Ozick’s paradoxical comments about falseness are the preface to her discussion of what true Jewishness is. Bech, as “Jew,” is false because he is all sociology, all manners:

As Jew he is all sociology, which is to say all manners (acquired exilic manners); as a Jews he is pathetically truncated, like his name. So Updike finds Beck as so he leaves him. Updike comes and goes as anthropologist, transmitting nothing. (122).

What makes for Jewishness, then?

Being a Jew is something more than being an alienated marginalized sensibility with kinky hair. Simply: To be a Jew is to be covenanted; or if not committed so far, to be at least aware of the possibility of being covenanted; or at a the minimum, to be aware of the Covenant itself. (123)

And today:

It is no trick, it is nothing at all, to do a genial novel about an unconvenanted barely nostalgic secular/neuter: Bech himself, in all his multiple avatars…writes novels about Bech every day. It is besides the point for Updike and Bech together to proclaim Bech’s sociological there-ness. Of course Bech is, in that sense, there. But what is there is nothing. (123)

What interests Ozick more, however, is not what “Bech-as-he-is” as what “Bech-as-he-might-become.” To focus only on the former to the exclusion of the latter, Ozick argues, is “critically unjustifiable”(123).

Along these lines, Ozick argues that there is no use “objecting that Updike” and Jewish-American writers in their portrayals of Jews don’t “aim for the deepest point” of Jewishness. But there is a point in taking note of how the “deepest point” is “implicated when it is most omitted”(123). And that is what she is doing as a literary critic…and a Jew.

Musing on this omission, Ozick suggests that this may have been Updike’s point: “to attempt a novel about non-values, about a neuter man. To find the archetypal neuter man separated from culture, Updike as theologian reverts to Origen and Ambrose, to centuries of Christian doctrine, and in such ancient terms defines his Jew”(124).   But, more to the point, Ozick suggests that this may be the case because, for Updike, Bech, “the Jew as neuter man,” is “in the majority, or most typical…the most real”(124).

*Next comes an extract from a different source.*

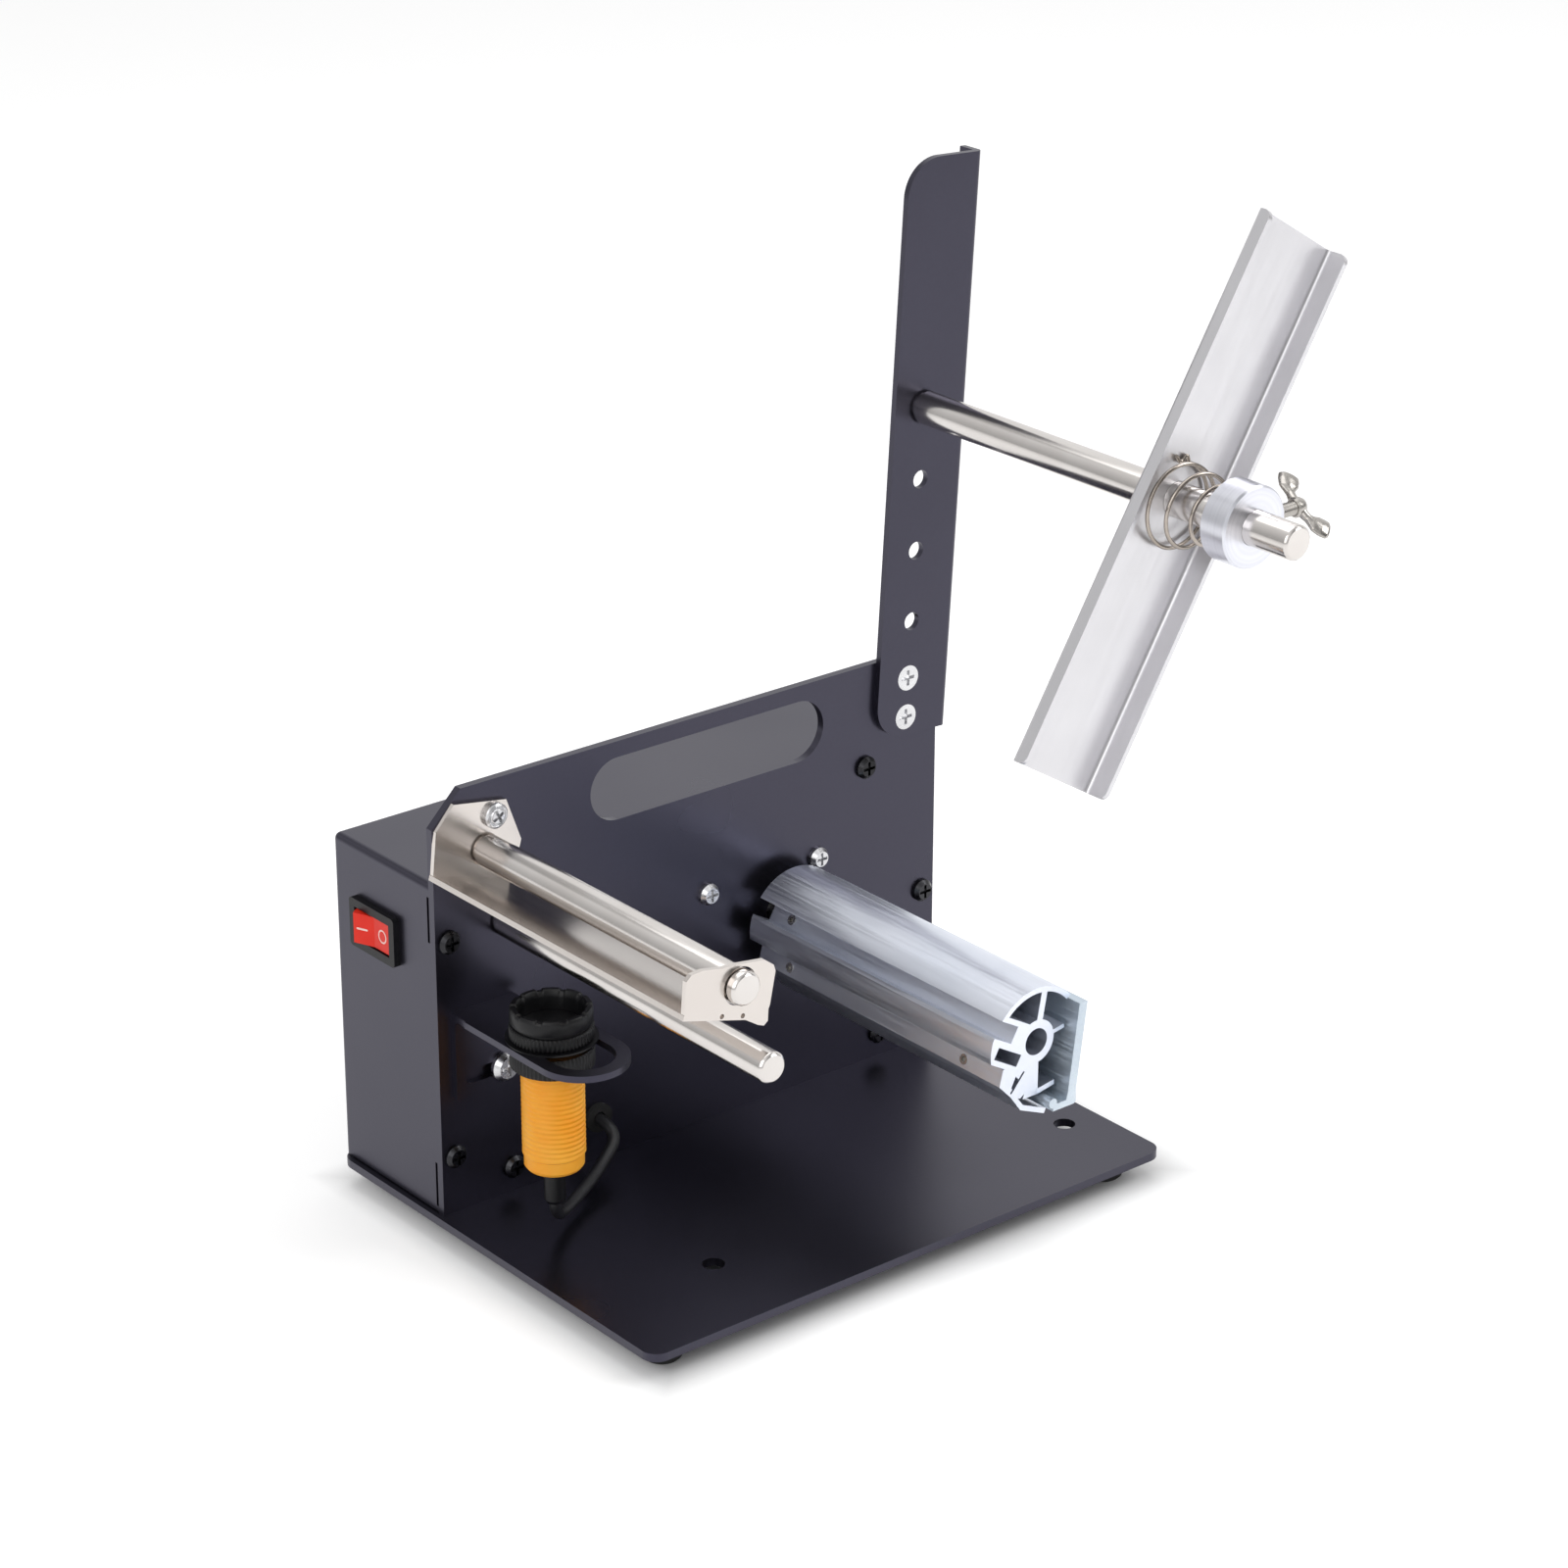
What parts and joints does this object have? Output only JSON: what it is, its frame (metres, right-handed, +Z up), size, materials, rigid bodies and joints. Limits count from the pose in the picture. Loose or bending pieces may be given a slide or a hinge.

Updike sees the Jew from the outside.

But, seen from the “perspective of Jewish vision, or call it Jewish immanence (and what other perspective shall we apply to a Jew?)”:

The Jewish Bech has not reality at all, especially not to himself: he is a false Jew, a poured-out becher, one who has departed from Jewish presence.(124)

Ozick’s words suggest that she is taking on the position, in contrast to Updike, of the Jewish theologian and from Jewish immanence. Her reading suggests a theological kind of reading of at least one variety of the schlemiel and of a sociological kind of Jewishness that she rejects and finds to be “false.”   Given this reading of Updike (and the Jewish-American writers she suggests but decides not to name in her essay), we can only imagine what she would say about the schlemiels we see in film and on TV.